WRITTEN TASK – Give the material again in full, matching it exactly.

SOURCE EXCERPT –

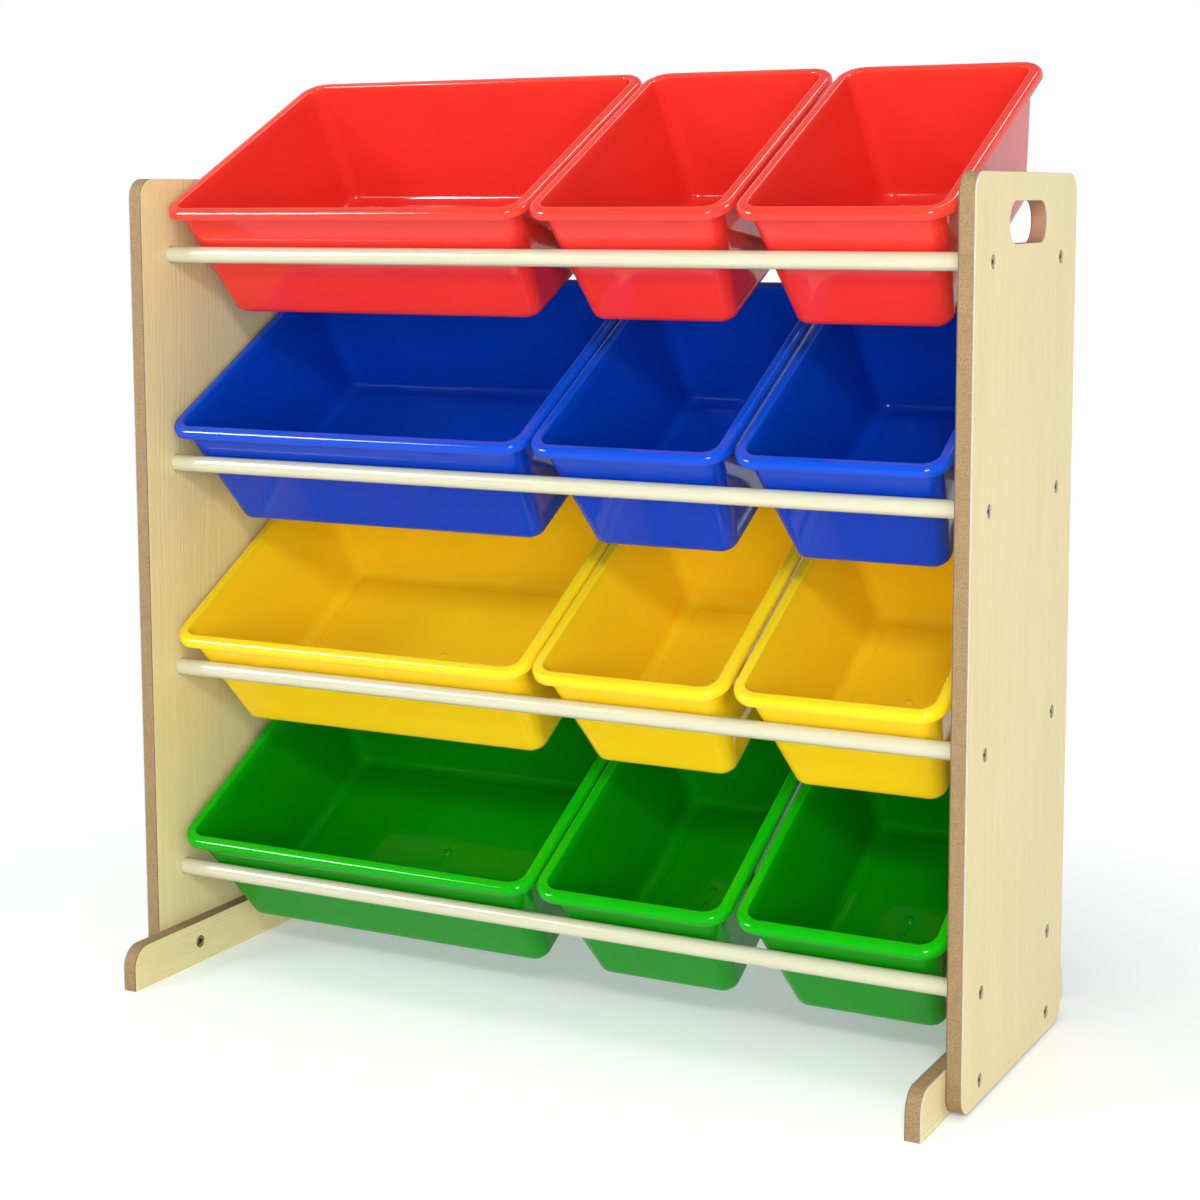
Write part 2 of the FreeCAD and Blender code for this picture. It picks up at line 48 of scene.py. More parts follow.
# ---------------------------------------------------------------- sizes of the bins, as moulded
# The panel is the raised field of a bin's base, and the gates are the two marks in its middle.
# The width comes from each bin's own solid.
BIN = {
    "Length": 297 * MM,
    "Height": 128.5 * MM,
    "Wall": 2.2 * MM,
    "Rim overhang": 9 * MM,
    "Rim height": 9 * MM,
    "Rim corner": 25 * MM,
    "Rim rounding": 5 * MM,
    "Lip rounding": 1 * MM,
    "Mouth rounding": 1.8 * MM,
    "Front lean": 21 * MM,
    "Rear lean": 13.5 * MM,
    "Side lean": 18.5 * MM,
    "Base corner": 15 * MM,
    "Base rounding": 8 * MM,
    "Floor rounding": 8 * MM,
    "Panel margin": 5 * MM,
    "Panel corner": 5 * MM,
    "Panel rise": 0.7 * MM,
    "Panel edge": 1.8 * MM,
    "Gate radius": 4.4 * MM,
    "Gate rise": 0.35 * MM,
    "Gate spacing": 20 * MM,
}
TILTS = {"red": 27, "blue": 29.3, "yellow": 30, "green": 29}     # degrees, from the top row down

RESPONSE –
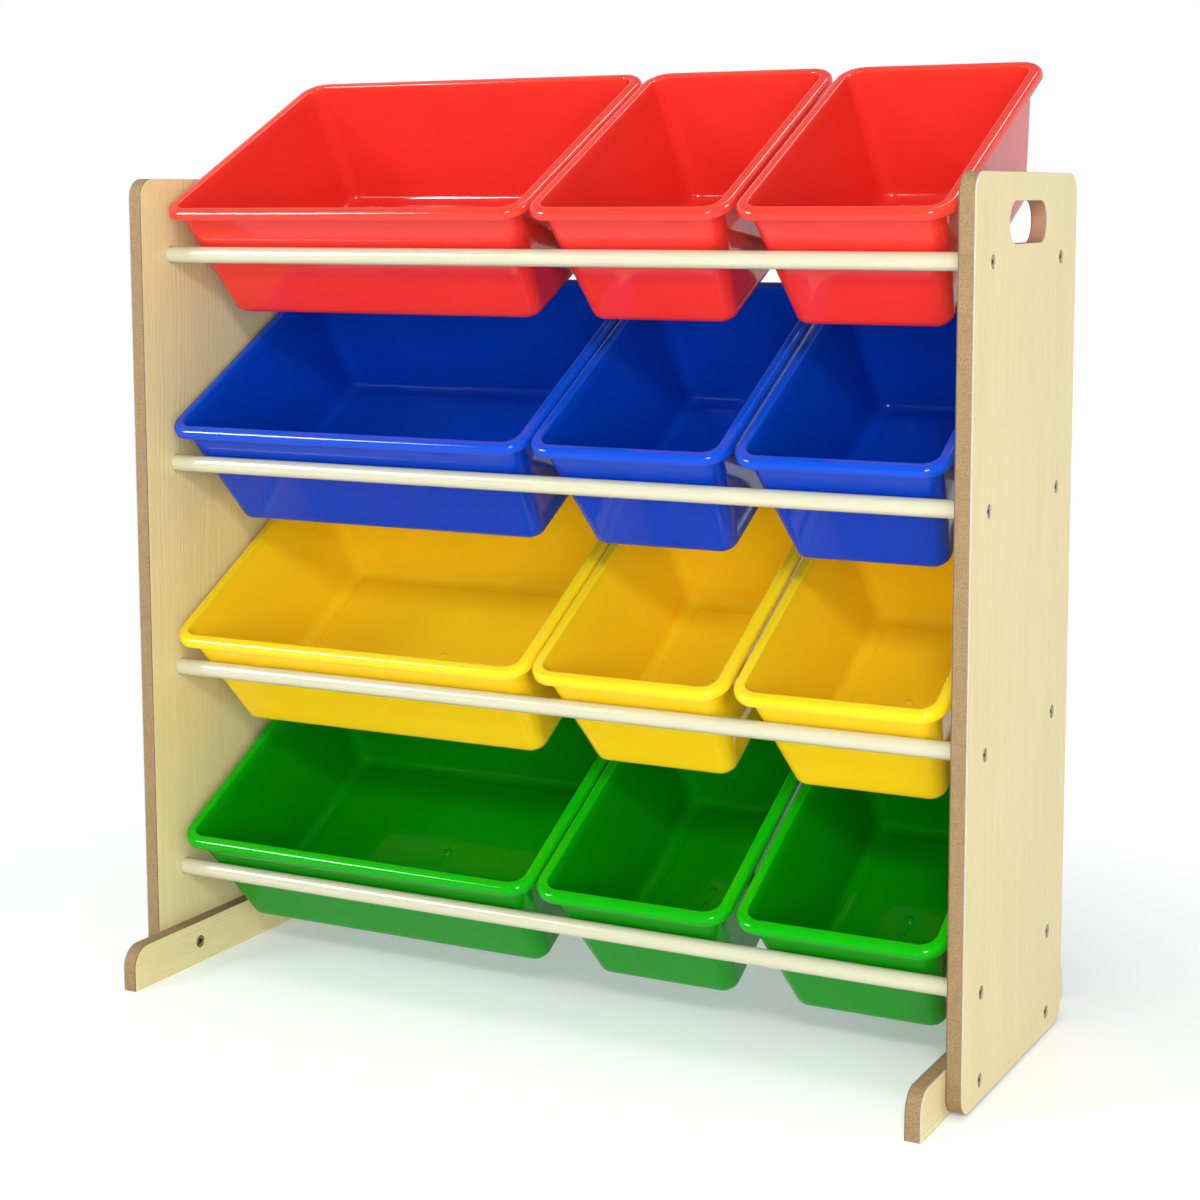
Write part 2 of the FreeCAD and Blender code for this picture. It picks up at line 48 of scene.py. More parts follow.
# ---------------------------------------------------------------- sizes of the bins, as moulded
# The panel is the raised field of a bin's base, and the gates are the two marks in its middle.
# The width comes from each bin's own solid.
BIN = {
    "Length": 297 * MM,
    "Height": 128.5 * MM,
    "Wall": 2.2 * MM,
    "Rim overhang": 9 * MM,
    "Rim height": 9 * MM,
    "Rim corner": 25 * MM,
    "Rim rounding": 5 * MM,
    "Lip rounding": 1 * MM,
    "Mouth rounding": 1.8 * MM,
    "Front lean": 21 * MM,
    "Rear lean": 13.5 * MM,
    "Side lean": 18.5 * MM,
    "Base corner": 15 * MM,
    "Base rounding": 8 * MM,
    "Floor rounding": 8 * MM,
    "Panel margin": 5 * MM,
    "Panel corner": 5 * MM,
    "Panel rise": 0.7 * MM,
    "Panel edge": 1.8 * MM,
    "Gate radius": 4.4 * MM,
    "Gate rise": 0.35 * MM,
    "Gate spacing": 20 * MM,
}
TILTS = {"red": 27, "blue": 29.3, "yellow": 30, "green": 29}     # degrees, from the top row down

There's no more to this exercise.